Now consider the amount of time that this process will take, we're going to have log (n) levels and at each level we will have to merge all of the lists. As it turns out each level will take n time to merge, because we'll be merging a total of n elements each time. Then you can fairly easily see that it will take n log (n) time to sort an array with mergesort if you take the comparison operation to be the most important operation.
If anything is unclear or I skipped somewhere please let me know and I can try to be more verbose.
Edit Second Explanation:
Let me think if I can explain this better.
The problem is broken into a bunch of smaller lists and then the smaller lists are sorted and merged until you return to the original list which is now sorted.
When you break up the problems you have several different levels of size first you'll have two lists of size: n/2, n/2 then at the next level you'll have four lists of size: n/4, n/4, n/4, n/4 at the next level you'll have n/8, n/8 ,n/8 ,n/8, n/8, n/8 ,n/8 ,n/8 this continues until n/2^k is equal to 1 (each subdivision is the length divided by a power of 2, not all lengths will be divisible by four so it won't be quite this pretty). This is repeated division by two and can continue at most log_2(n) times, because 2^(log_2(n) )=n, so any more division by 2 would yield a list of size zero.
Now the important thing to note is that at every level we have n elements so for each level the merge will take n time, because merge is a linear operation. If there are log(n) levels of the recursion then we will perform this linear operation log(n) times, therefore our running time will be n log(n).
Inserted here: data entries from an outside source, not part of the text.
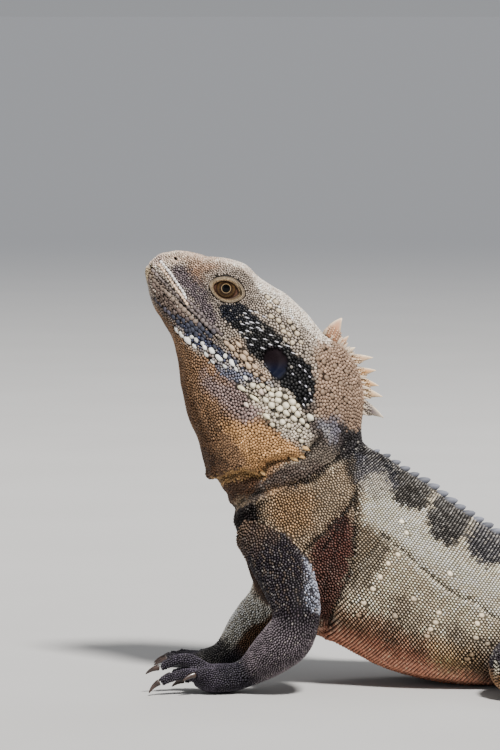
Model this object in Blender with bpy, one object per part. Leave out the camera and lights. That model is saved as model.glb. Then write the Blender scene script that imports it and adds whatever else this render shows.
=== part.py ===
"""An eastern water dragon at life size, lying on the floor with its head raised.

The head faces -X, the left side faces -Y and +Z is up. Sizes are millimetres in the
tables below, and metres in the meshes. Each sub-part is one closed mesh.
"""

import math
import random

import bmesh
import bpy
import numpy as np

MM = 0.001
GAP = 0.3
HALF_GAP = GAP / 2

# The head's frame runs back along the line of the mouth, and up through the crown
SNOUT = np.array((-52.5, 0.0, 145.5))
HEAD_PITCH = math.radians(45)
BACK = np.array((math.cos(HEAD_PITCH), 0.0, -math.sin(HEAD_PITCH)))
DORSAL = np.array((math.sin(HEAD_PITCH), 0.0, math.cos(HEAD_PITCH)))
SIDE = np.array((0.0, 1.0, 0.0))
HEAD_LENGTH = 58.0

# Head outlines: distance back from the snout, then height or half-width
CROWN = ((0, 8), (2, 10.6), (5, 12.9), (8, 15.1), (12, 16.7), (17, 19.2), (22, 21.6), (27, 23.4),
         (31, 24.5), (35, 25.6), (39, 26.9), (44, 27.2), (50, 27.4), (58, 26.5))
BROW_WIDTH = ((0, 2.5), (5, 5), (10, 7.5), (15, 10.5), (20, 13), (25, 14), (30, 13.5), (36, 13),
              (45, 14), (58, 15))
BROW_HEIGHT = ((0, 6.5), (5, 11), (10, 14.3), (14, 18), (17, 20.5), (20, 22.2), (24, 23.4),
               (27, 23), (31, 22.5), (45, 22.5), (58, 21))
CHEEK_WIDTH = ((0, 4), (5, 7), (10, 9.5), (15, 11.5), (20, 13.2), (25, 15), (32, 18), (40, 20.5),
               (48, 22.5), (58, 23.5))
CHEEK_HEIGHT = ((0, 3.5), (10, 5), (20, 6.5), (30, 7), (40, 6), (58, 4))
LIP_WIDTH = ((0, 4.2), (5, 7.2), (10, 9.8), (15, 11.8), (20, 13.5), (25, 15), (32, 17.5),
             (40, 19.8), (48, 22), (58, 23))
JAW_WIDTH = ((0, 3), (5, 5.5), (10, 7.8), (20, 11), (30, 14), (40, 17), (50, 19.5), (58, 20))
JAW_HEIGHT = ((0, -2.2), (5, -4), (10, -5), (20, -7), (30, -9), (40, -12), (50, -15), (58, -17))
THROAT = ((0, -3), (2, -3.9), (6, -6.6), (10, -8.5), (16, -10), (22.5, -11.7), (27, -14.1),
          (32, -17.6), (36, -20.9), (41, -24.2), (47, -28), (54, -30.5), (58, -33))
THROAT_KEEL_WIDTH = ((0, 1.5), (20, 6), (40, 9), (58, 10))
THROAT_KEEL_RISE = 0.22
SNOUT_ROUNDING = ((-1.1, 0.5), (-0.6, 0.78), (0.0, 0.94))
SNOUT_MIDDLE = 3.0
SNOUT_FACE = -1.3
HEAD_RING_STEP = 2.4

# Body stations: top (x, z), bottom (x, z), half-width and the kind of section
BODY_STATIONS = (
    ((15.8, 118.0), (-33.4, 75.5), 24.0, "neck"),
    ((21.5, 108.0), (-31.8, 70.5), 23.0, "neck"),
    ((23.0, 99.0), (-27.0, 68.5), 20.5, "neck"),
    ((21.7, 90.5), (-25.3, 65.0), 19.0, "neck"),
    ((21.7, 84.6), (-23.8, 59.8), 19.5, "trunk"),
    ((29.4, 79.8), (-20.0, 45.8), 22.5, "trunk"),
    ((36.8, 74.6), (-13.3, 28.9), 25.0, "trunk"),
    ((45.9, 68.9), (0.0, 20.1), 26.5, "trunk"),
    ((54.6, 61.9), (14.0, 13.1), 28.5, "trunk"),
    ((70.0, 52.0), (29.8, 5.0), 30.5, "trunk"),
    ((88.0, 43.0), (56.7, -0.8), 29.5, "trunk"),
    ((106.0, 35.5), (86.0, -1.2), 24.0, "trunk"),
    ((124.0, 30.0), (114.0, -1.0), 17.0, "trunk"),
    ((139.0, 26.0), (139.0, -0.3), 12.5, "trunk"),
)
FIRST_TRUNK_STATION = 5
SECTIONS = {
    "neck": ((0, 1), (0.42, 0.80), (0.80, 0.45), (1, 0), (0.92, -0.38), (0.50, -0.78), (0, -1)),
    "trunk": ((0, 1), (0.40, 0.82), (0.82, 0.38), (1, -0.12), (0.95, -0.52), (0.62, -0.86),
              (0, -1)),
}
SAMPLES = (3, 4, 2, 2, 3, 2)
BODY_RING_STEP = 5.6

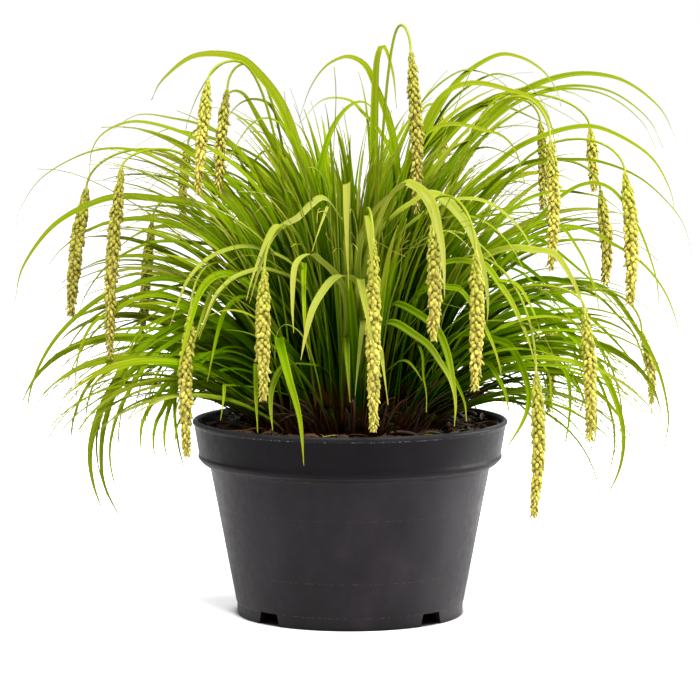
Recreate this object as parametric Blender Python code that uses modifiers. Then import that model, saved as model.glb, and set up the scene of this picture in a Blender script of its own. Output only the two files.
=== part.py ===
"""Potted pendulous sedge.

A round nursery pot filled with soil, and the clump that grows in it: a crown
of crowded leaf bases, tufts of long arching leaves, and flower stems that each
end in one hanging spike. The origin is the centre of the pot's foot on the
ground, +Z is up, and the front faces -Y. Lengths are in metres, apart from the
lists of leaves and spikes, which are in millimetres.
"""

import math
import random

import bmesh
import bpy
from mathutils import Vector

OBJECT_NAME = "potted_pendulous_sedge"
MM = 0.001
CLEARANCE = 0.0004

# The clump is drawn as it looks from the front, in the upright plane through
# the pot's axis. These two sizes say where it is looked at from, and carry a
# place seen in that plane along the line of sight to its own depth.
EYE_DISTANCE = 3.4
EYE_HEIGHT = 0.59

# Pot
POT_SEGMENTS = 36
POT_HEIGHT = 0.195
LIP_RADIUS = 0.157
LIP_DROP = 0.0035
BAND_TOP_RADIUS = 0.155
BAND_FOOT_RADIUS = 0.1503
BAND_FOOT_HEIGHT = 0.157
BODY_TOP_RADIUS = 0.139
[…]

Sorry if that isn't helpful either.
When applying a divide-and-conquer algorithm where you partition the problem into sub-problems until it is so simple that it is trivial, if the partitioning goes well, the size of each sub-problem is n/2 or thereabout. This is often the origin of the log(n) that crops up in big-O complexity: O(log(n)) is the number of recursive calls needed when partitioning goes well.